*Goal of the exercise*
The listing beneath should be written out in full, exactly as shown.

══════════════════════════════

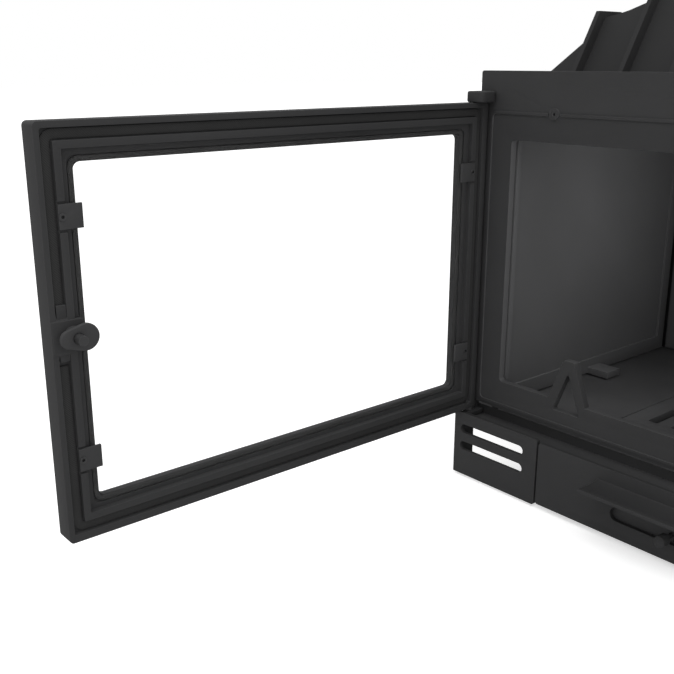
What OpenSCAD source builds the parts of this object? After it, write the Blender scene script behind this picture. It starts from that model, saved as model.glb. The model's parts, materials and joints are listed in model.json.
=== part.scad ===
// Cast-iron fireplace insert with its glass door standing open.
// X runs right along the front, Y runs into the hearth, Z is up.
// The front face of the frame is Y = 0 and the floor is Z = 0.

/* [Front frame] */
// Width of the front frame
frame_w = 628; // [600:1:680]
// Height of the front frame
frame_h = 457.6; // [420:1:520]
// Thickness of the front frame
frame_t = 10; // [8:0.5:14]
// Height of the frame's lower edge above the floor
frame_z = 111; // [108:1:130]
// Width of the fire opening
opening_w = 517.4; // [460:0.2:530]
// Height of the fire opening
opening_h = 331.1; // [280:0.1:360]
// Height of the sill above the frame's lower edge
sill_h = 40; // [30:1:55]
// Height of the log horns above the sill
horn_h = 56.6; // [40:0.2:80]

/* [Door] */
// Width of the door
door_w = 620; // [600:1:640]
// Height of the door
door_h = 425; // [400:1:440]
// Thickness of the door
door_t = 24; // [20:0.5:30]
// Width of the cast border beside the glass on the latch side
door_border = 39.5; // [36:0.5:44]
// Height of the cast border over and under the glass
door_border_end = 39; // [36:0.5:46]
// Thickness of the glass
glass_t = 4; // [3:0.5:5]
// Angle at which the door stands open
door_open = 90; // [0:1:90]

/* [Body] */
// Depth of the body behind the frame
body_d = 432; // [360:1:520]
// Height of the body above its base
body_h = 434; // [400:1:480]
// Thickness of the outer cast walls
wall_t = 10; // [6:0.5:14]
// Thickness of the liner plates
liner_t = 7; // [6:0.5:12]
// Thickness of the baffle
baffle_t = 8; // [6:0.5:12]

/* [Hood and flue] */
// Height of the hood above the body
hood_h = 126; // [100:1:160]
// Thickness of the hood's wall
hood_t = 8; // [6:0.5:12]
// Bore of the flue collar
flue_d = 181; // [150:1:190]
// Height of the flue collar
collar_h = 40; // [25:1:80]
// Number of fins on the hood
fin_count = 7; // [3:2:9]
// Thickness of a fin
fin_t = 6; // [4:0.5:9]

/* [Hearth] */
// Width of the grate
grate_w = 239; // [150:1:260]
// Depth of the grate
grate_d = 240; // [160:1:280]
// Thickness of the hearth floor and of the grate
floor_t = 10.3; // [10:0.1:18]
// Number of slots in the grate
grate_slots = 6; // [3:1:7]
// Width of a slot in the grate
grate_slot_w = 14; // [8:1:18]

/* [Apron and ash drawer] */
// Width of the drawer front
drawer_w = 328.4; // [280:0.2:340]
// Height of the apron plates
apron_h = 94.5; // [86:0.5:96]
// Thickness of the apron plates
apron_t = 6; // [4:0.5:8]
// Depth of the ash pan
pan_d = 318; // [200:1:340]
// Reach of the grip lip in front of the apron
lip_reach = 42; // [25:1:55]
// Width of the grip lip
lip_w = 141.8; // [80:0.2:180]

/* [Hidden] */
$fn = 64;
hull_fn = 32;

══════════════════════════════

*Exercise answer*
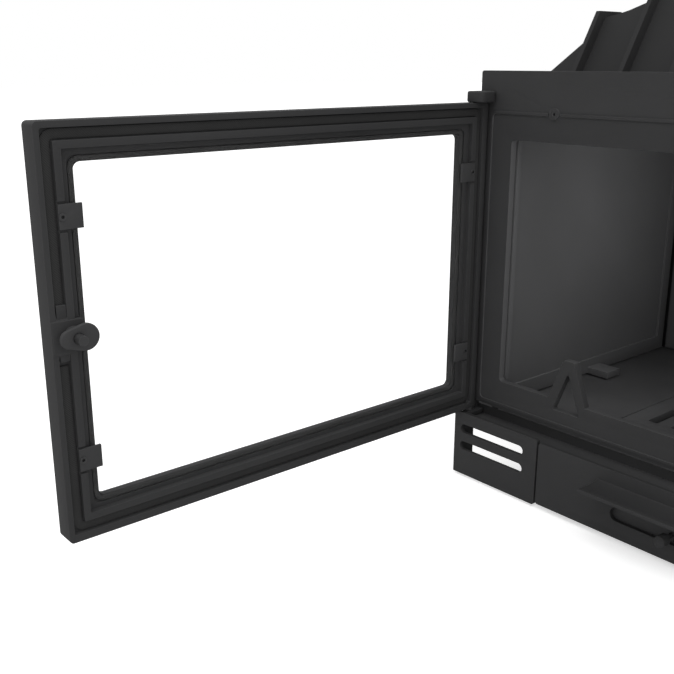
What OpenSCAD source builds the parts of this object? After it, write the Blender scene script behind this picture. It starts from that model, saved as model.glb. The model's parts, materials and joints are listed in model.json.
=== part.scad ===
// Cast-iron fireplace insert with its glass door standing open.
// X runs right along the front, Y runs into the hearth, Z is up.
// The front face of the frame is Y = 0 and the floor is Z = 0.

/* [Front frame] */
// Width of the front frame
frame_w = 628; // [600:1:680]
// Height of the front frame
frame_h = 457.6; // [420:1:520]
// Thickness of the front frame
frame_t = 10; // [8:0.5:14]
// Height of the frame's lower edge above the floor
frame_z = 111; // [108:1:130]
// Width of the fire opening
opening_w = 517.4; // [460:0.2:530]
// Height of the fire opening
opening_h = 331.1; // [280:0.1:360]
// Height of the sill above the frame's lower edge
sill_h = 40; // [30:1:55]
// Height of the log horns above the sill
horn_h = 56.6; // [40:0.2:80]

/* [Door] */
// Width of the door
door_w = 620; // [600:1:640]
// Height of the door
door_h = 425; // [400:1:440]
// Thickness of the door
door_t = 24; // [20:0.5:30]
// Width of the cast border beside the glass on the latch side
door_border = 39.5; // [36:0.5:44]
// Height of the cast border over and under the glass
door_border_end = 39; // [36:0.5:46]
// Thickness of the glass
glass_t = 4; // [3:0.5:5]
// Angle at which the door stands open
door_open = 90; // [0:1:90]

/* [Body] */
// Depth of the body behind the frame
body_d = 432; // [360:1:520]
// Height of the body above its base
body_h = 434; // [400:1:480]
// Thickness of the outer cast walls
wall_t = 10; // [6:0.5:14]
// Thickness of the liner plates
liner_t = 7; // [6:0.5:12]
// Thickness of the baffle
baffle_t = 8; // [6:0.5:12]

/* [Hood and flue] */
// Height of the hood above the body
hood_h = 126; // [100:1:160]
// Thickness of the hood's wall
hood_t = 8; // [6:0.5:12]
// Bore of the flue collar
flue_d = 181; // [150:1:190]
// Height of the flue collar
collar_h = 40; // [25:1:80]
// Number of fins on the hood
fin_count = 7; // [3:2:9]
// Thickness of a fin
fin_t = 6; // [4:0.5:9]

/* [Hearth] */
// Width of the grate
grate_w = 239; // [150:1:260]
// Depth of the grate
grate_d = 240; // [160:1:280]
// Thickness of the hearth floor and of the grate
floor_t = 10.3; // [10:0.1:18]
// Number of slots in the grate
grate_slots = 6; // [3:1:7]
// Width of a slot in the grate
grate_slot_w = 14; // [8:1:18]

/* [Apron and ash drawer] */
// Width of the drawer front
drawer_w = 328.4; // [280:0.2:340]
// Height of the apron plates
apron_h = 94.5; // [86:0.5:96]
// Thickness of the apron plates
apron_t = 6; // [4:0.5:8]
// Depth of the ash pan
pan_d = 318; // [200:1:340]
// Reach of the grip lip in front of the apron
lip_reach = 42; // [25:1:55]
// Width of the grip lip
lip_w = 141.8; // [80:0.2:180]

/* [Hidden] */
$fn = 64;
hull_fn = 32;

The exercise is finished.